【地方創生の現場】今、地方に何が必要か?50歳夫婦「東京にうんざり」愛媛移住で栗農家に!”ブランド化が全てじゃない”戦略の秘密
「東京は暑いし、人は多いし、うんざり。死ぬまでに移住しなきゃ.....と思っていた」。 北原幸子さんの言葉に迷いは全くない。北原さん夫婦はともに50歳という決して若くはない年齢でこの夏、栗農家”見習い”として新しい人生をスタートさせた。東京生まれ東京育ち、10年ほど前から移住セミナーに参加し、東京・有楽町で開かれていた愛媛の移住フェアで、ある町に心をつかまれた。愛媛の奥伊予と呼ばれる西予市城川町だ。 「松山には観光で行ったことがあるが、あそこは都会。コンビニとかない方がいい」(幸子さん)。移住先の城川町は人口約2,800人、市町村合併から20年間で人口が4割も減った。去年、生まれた赤ちゃんは2人.....というのが何より寂しい。 幸子さんは地域おこし協力隊員として『栗農家になる』というミッションを達成すべく活動している。
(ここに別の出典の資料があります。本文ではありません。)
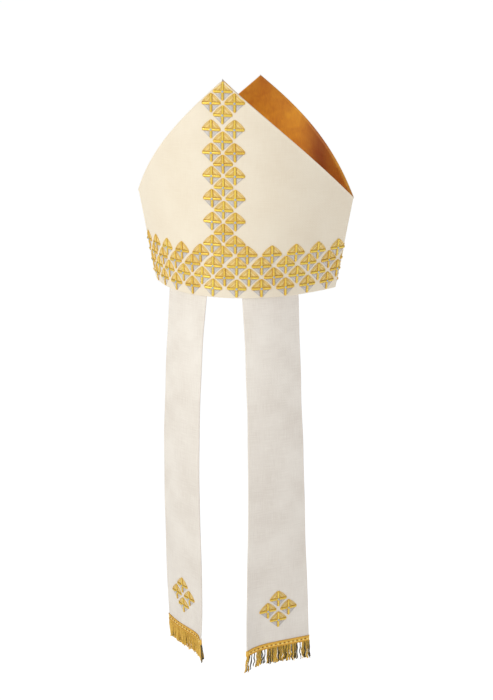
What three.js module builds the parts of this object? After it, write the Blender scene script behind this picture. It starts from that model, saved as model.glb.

期限は3年間。夫、篤志さんは「協力隊員の協力者」(幸子さん)だそうだ。愛媛県は全国3位の栗生産県で、城川町は県内有数の産地だ。しかし、なぜ今、栗農家なのか。『栗農家になる』というミッションを提示して移住募集したのは自治体だが、その背景は?さらに、地域の栗を”ブランド化しない”という「逆張り戦略」がみえてきた。地方創生の今を取材した。 【南海放送オピニオン室 三谷隆司】
ケーキをそのまま飲むような不思議な栗スイーツ
「むむっ!この濃さは一体.....」「モンブランケーキのスポンジ部分まで丸ごとシェイクして冷やした感じだ」。 城川町の道の駅「きなはい屋しろかわ」でこの秋、新発売された『飲むモンブラン』(600円)はボリューミーで濃い。 1年がかりで完成させたという西又美穂さんが「本当に試行錯誤の連続だったんです」と訴えるように説明する。「氷はガリガリでもフワフワでもダメで、シャリシャリに。牛乳は動物性の風味が、どうも栗とは合わず、豆乳を程よく混ぜました」。1年間の苦労話なのだが、なぜか表情は明るく楽しげだ。「このノリと陽気さは、もしかして.....」と出身地を聞くと、大阪からUターンして地元、城川町に帰ってきたそうだ。